Many decades ago, renowned herbalist Rosemary Gladstar coined the term "Fire Cider" for a delicious respiratory tonic made from easy-to-find kitchen ingredients.
When I was in herbal school in the late 1990's, I learned this delicious recipe as Professor's Blend. No matter the name you call it by, this beloved recipe is now one made by herbalists everywhere. It's consumed regularly to protect against respiratory infections such as colds or flu's.
While it's been popularized to nip colds and flu's in the bud I recommend it as a daily tonic especially for asthmatics or those who suffer from recurrent sinus or ear infections. Not to mention it's also a wonderful digestive aid for sluggish and weak digestion.
The wonderful thing about learning holistic medicine is quickly you learn our digestion provides the basis for our immune health, and the respiratory system can reflect the health of our digestive system.
According to Chinese Medicine, "The lung meridian communicates with the large intestine creating an exterior and interior relationship between these two organs. Thus, they influence each other closely" (Source).
This spicy tonic that's so easy to make has the dual purpose of supporting both of these body systems. And what happens when we strengthen and support both the digestive and respiratory system? Well, we feel a whole lot better!
A personal sidenote, I notice when I take this formula daily through the winter my overall circulation improves and I no longer have symptoms of Raynauds.
HOW DOES IT WORK?
The main ingredients are pungent, spicy & aromatic: garlic, onions, ginger, and sometimes horseradish with a touch of cayenne pepper. These herbs are known for their antimicrobial, anti-viral, anti-inflammatory properties. Garlic is protective for the heart, and all of the ingredients stimulate and support the circulatory system and are classified as warming. From an energetic perspective, when we are tired, run down and tend towards being chilly and sluggish our internal fire is low leading to a greater susceptibility for being sick. This fire cider helps to generate the internal heat to increase vitality.
HOW TO USE FIRE CIDER
Start or end your day with a tablespoon in a little water or tea as a preventative through the cold and flu season. While sick, take up to 6 tablespoons. Children may prefer the cider in a little juice. Use it in salad dressings for the family as a daily wellness shot. Warm it on the stove as an inhalant to clear sinuses.
Recipe Preparation: 30 minutes
A litre (quart) size canning jar
Wax paper to line the lid
Grater, chopping knife, or food processor
While every herbalist has their own version of fire cider, they all more or less include onions, garlic, ginger and horseradish.

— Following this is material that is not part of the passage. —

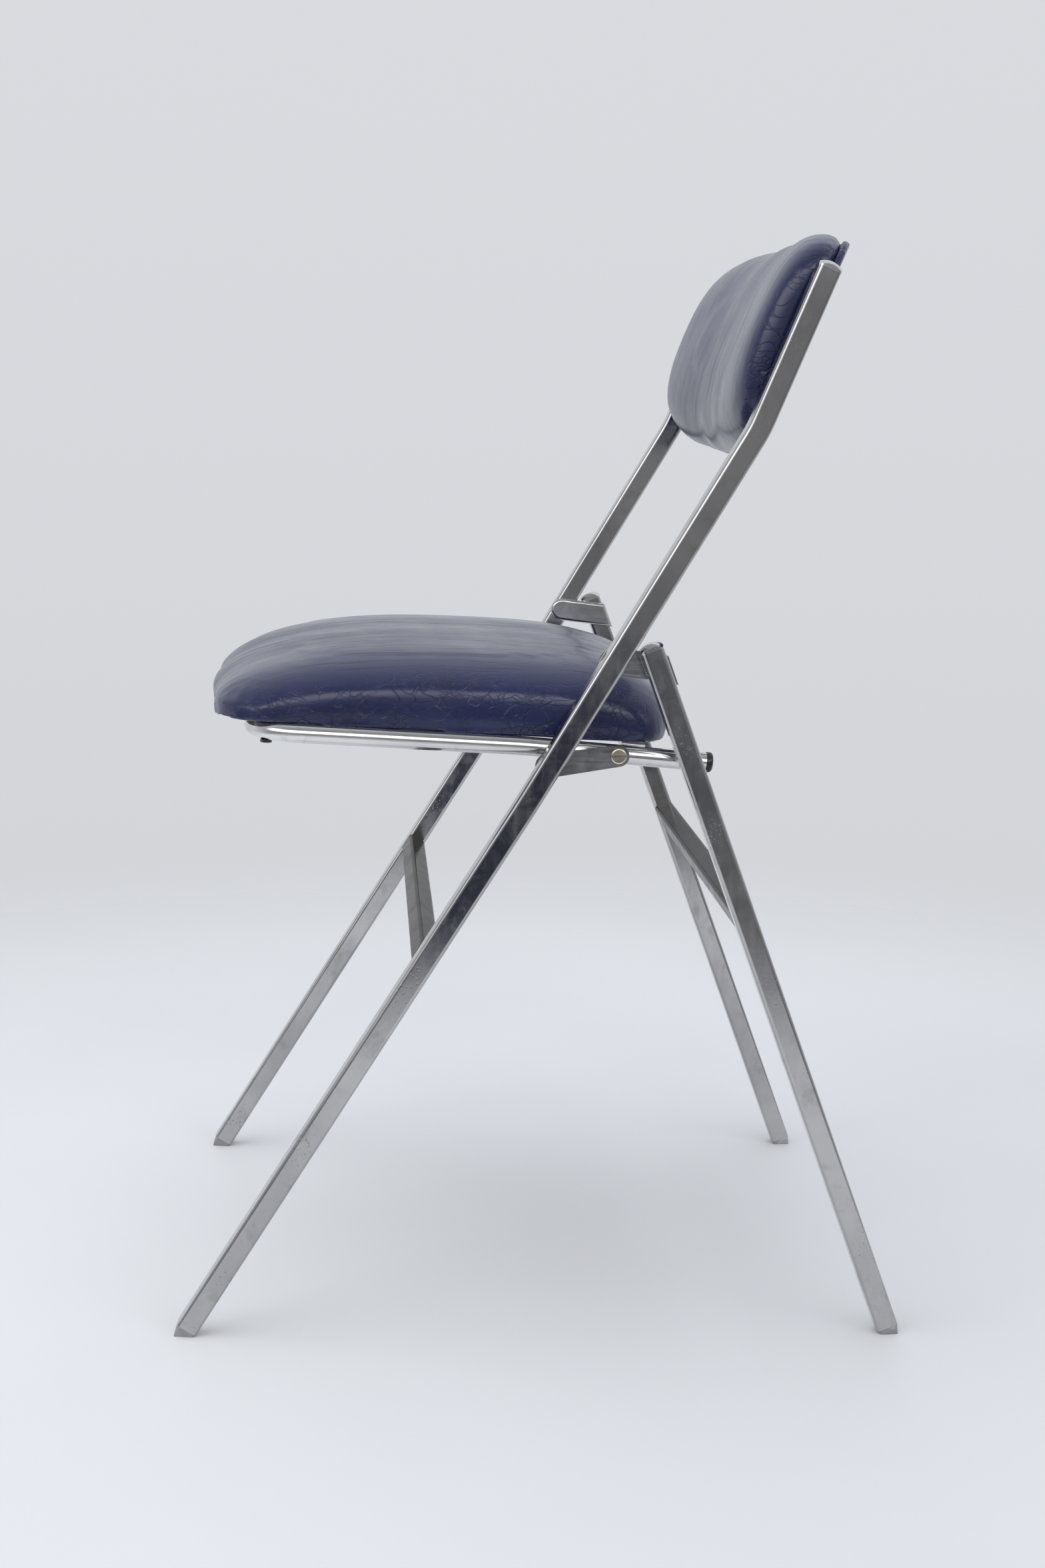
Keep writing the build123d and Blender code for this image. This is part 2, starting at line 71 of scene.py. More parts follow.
# ---------------------------------------------------------------- node helpers
class Tree:
    """A node tree, with short calls that add nodes to it. Patterns are laid out by self.place."""

    def __init__(self, tree, coordinates):
        self.tree = tree
        tree.nodes.clear()
        self.place = tree.nodes.new("ShaderNodeTexCoord").outputs[coordinates]

    def link(self, a, b):
        self.tree.links.new(a, b)

    def fill(self, socket, value):
        """A value into a node's input, linked or set."""
        if isinstance(value, bpy.types.NodeSocket):
            self.link(value, socket)
        else:
            socket.default_value = value

    def stretched(self, scale, turn=(0, 0, 0), place=None):
        """Position scaled and turned, so that a pattern runs along one direction."""
        node = self.tree.nodes.new("ShaderNodeMapping")
        self.link(place or self.place, node.inputs["Vector"])
        node.inputs["Scale"].default_value = scale
        node.inputs["Rotation"].default_value = turn
        return node.outputs[0]

    def noise(self, scale, detail=4.0, rough=0.55, distortion=0.0, place=None):
        node = self.tree.nodes.new("ShaderNodeTexNoise")
        self.link(place or self.place, node.inputs["Vector"])
        node.inputs["Scale"].default_value = scale
        node.inputs["Detail"].default_value = detail
        node.inputs["Roughness"].default_value = rough
        node.inputs["Distortion"].default_value = distortion
        return node.outputs[0]

    def cells(self, scale, feature="F1", place=None):
        node = self.tree.nodes.new("ShaderNodeTexVoronoi")
        node.feature = feature
        self.link(place or self.place, node.inputs["Vector"])
        node.inputs["Scale"].default_value = scale
        return node.outputs["Distance"]

    def band(self, value, low, high, to_low=0.0, to_high=1.0):
        """Map a range of value, clamped, with a smooth step."""
        node = self.tree.nodes.new("ShaderNodeMapRange")
        node.interpolation_type = "SMOOTHSTEP"
        self.link(value, node.inputs["Value"])
        ends = {"From Min": low, "From Max": high, "To Min": to_low, "To Max": to_high}
        for name, number in ends.items():
            node.inputs[name].default_value = number
        return node.outputs[0]

    def math(self, operation, a, b=0.0):
        node = self.tree.nodes.new("ShaderNodeMath")
        node.operation = operation
        self.fill(node.inputs[0], a)
        self.fill(node.inputs[1], b)
        return node.outputs[0]

    def mix(self, factor, a, b):
        """Mix two colours."""
        node = self.tree.nodes.new("ShaderNodeMix")
        node.data_type = "RGBA"
        self.fill(node.inputs["Factor"], factor)
        for socket, value in ((node.inputs[6], a), (node.inputs[7], b)):
            self.fill(socket, (*value, 1.0) if isinstance(value, tuple) else value)
        return node.outputs[2]

    def warp(self, amount, scale):
        """Position pushed about by noise, so that a pattern bends."""
        node = self.tree.nodes.new("ShaderNodeTexNoise")
        self.link(self.place, node.inputs["Vector"])
        node.inputs["Scale"].default_value = scale
        add = self.tree.nodes.new("ShaderNodeVectorMath")
        add.operation = "MULTIPLY_ADD"
        self.link(node.outputs["Color"], add.inputs[0])
        add.inputs[1].default_value = (amount, amount, amount)
        self.link(self.place, add.inputs[2])
        return add.outputs[0]

    def part(self, axis):
        """One coordinate of the position."""
        node = self.tree.nodes.new("ShaderNodeSeparateXYZ")
        self.link(self.place, node.inputs[0])
        return node.outputs[axis]

    def facing(self, axis):
        """One component of the surface's own normal."""
        geometry = self.tree.nodes.new("ShaderNodeNewGeometry")
        node = self.tree.nodes.new("ShaderNodeSeparateXYZ")
        self.link(geometry.outputs["Normal"], node.inputs[0])
        return node.outputs[axis]

    def bump(self, height, distance, strength=1.0, below=None):
        node = self.tree.nodes.new("ShaderNodeBump")
        node.inputs["Distance"].default_value = distance
        node.inputs["Strength"].default_value = strength
        self.link(height, node.inputs["Height"])
        if below is not None:
            self.link(below, node.inputs["Normal"])
        return node.outputs[0]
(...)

If you cannot find fresh horseradish then buy a jar of prepared horseradish, but read the ingredients to make sure there's no additives other than salt and vinegar.
1/2 cup onions
1/2 cup garlic (tip: no need to peel or chop since it'll all go into the blender)
1/4 cup fresh ginger root
1/2 cup horseradish * or 1/4 cup if you're really sensitive to this spicy root
1/4 tsp ground organic cayenne pepper
enough apple cider vinegar to cover all the ingredients
(Step by step instructions to make your own apple cider vinegar here.)
Honey to taste
1/2 cup fresh peeled turmeric root
1/3 cup orange peels or other citrus fruit peels (fresh or dried)
1/4 cup pomegranate seeds or pure juice (thanks to Julia Blankespoor for this inspiration!)
I used to finely chop and grate all these ingredients by hand. But then I upgraded to a food processor which cut down the preparation time to just a few minutes!
Place the ingredients into a blender and cover with just enough organic apple cider vinegar until well combined.
Next, pour into a clean, wide-mouthed mason jar large enough that it fills the jar 3/4 full with herbs, and leaves enough room to fill to the top with more vinegar.
Keep in mind that all the herbs must be completely submerged in the vinegar. If any of the herbs poke above the surface your fire cider may spoil.
place a piece of wax paper over the opening of the jar, and then fasten the canning jar lid. The wax paper prevents the vinegar from rusting the metal lid.
Label with the date and full ingredient list.
Store in dark cool place for a minimum of 10 days, a maximum of 30 days.
When it is ready, strain, add some honey to taste, then bottle.
It does not need to be refrigerated. However, you may keep in the fridge to prolong the shelf life.
Unrefrigerated it lasts about 10 months.
You may use the spent herbs in a stir fry or add to sauerkraut.
I've been making this recipe for 20 years and it still brings me great joy....and it makes wonderful holiday gifts! I highly recommend surprising friends and family with a bottle.